Volunteers spend MLK Day serving community

Volunteers spend MLK Day serving community

NEW ORLEANS (WVUE) - Instead of enjoying a day off, volunteers with Rebuilding Together New Orleans spent Dr. Martin Luther King, Jr. Day working.

Kat Schweitzer, a program manager for the non-profit, said it’s important to spend the day of remembrance with intention.

“Martin Luther King Day is a day on not a day off,” Schweitzer said. “While our members are serving anywhere from 10 to 12 months this is a great day for volunteers to come out.”

Rebuilding Together New Orleans is part of Preservation Resource Center whose mission is to, “promote the preservation, restoration, and revitalization of New Orleans historic architecture and neighborhoods.” With the help of volunteers with AmeriCorps, they group spent Monday (Jan. 21) building a free wheelchair ramp for 84-year-old veteran Clarence Gabriel.

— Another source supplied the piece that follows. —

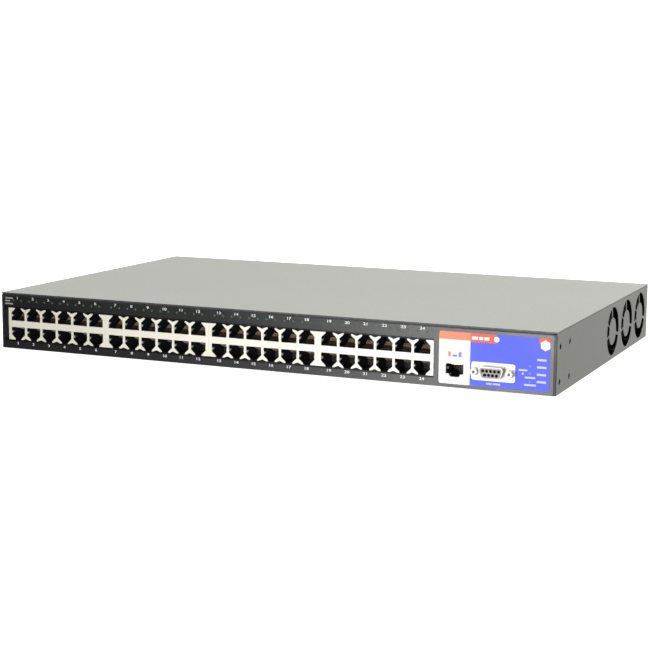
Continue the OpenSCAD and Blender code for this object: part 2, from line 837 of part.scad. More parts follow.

Grabriel’s daughter, Melissa Butler, said the Air Force veteran has lived with her for a year and suffers from dementia and arthritis.

“I appreciate everyone. I really do. From the bottom of my heart,” Butler said.

For the most part, Butler said her dad stays indoors, unless she is taking him to doctor’s appointments.

“We were limited on a lot of things we could bring him to,” Butler said. “Because we have to bring him down. He has to struggle to get down and I hated to see that."

When Gabriel does leave the house, Butler and her son would carry him down the stairs.

Schweitzer said building this ramp will carry a weight off the family.

“This is going to, one give him more independence," Schweitzer said. "Two, it’s going to make it easier on his family, and three it’s going to really make sure that he’s safe in his home.”

Building a ramp for Gabriel is just a portion of how volunteers around New Orleans spent the holiday. At City Park, students from Tulane, Dillard, Loyola and University of New Orleans laid 25 yards of mulch and are planting 300 agapanthus plants, a project City Park employee Tyler Havens said would not be possible without the extra hands.

“This is one of those projects we simply wouldn’t be able to get it done for a long time without volunteers," Havens said. “It really helps especially with these large planting projects to kind of get everything in the ground.”

Tulane sophomore Erin Bender said working a City Park on a holiday is just a small thing compared to the legacy of Dr. King.

“I think this is the least that I could do to honor Dr. MLK Jr.’s legacy. He did so much for our country. He did so much for discriminated peopled,” Bender said.

Students from the different schools said the work gives them an opportunity to get out of their bubble and meet different people.

“I get to see different points of view. Different people’s backgrounds. We get to talk about what this day means to everybody," Bender said.

Back at Melissa Butler’s home, the ramp is set to be completed this week. Butler said the first place she’s taking her dad is to church.

“And be outside. He can see the view. He can look around and see the whole view. He doesn’t have to just focus on St. Bernard," said Butler.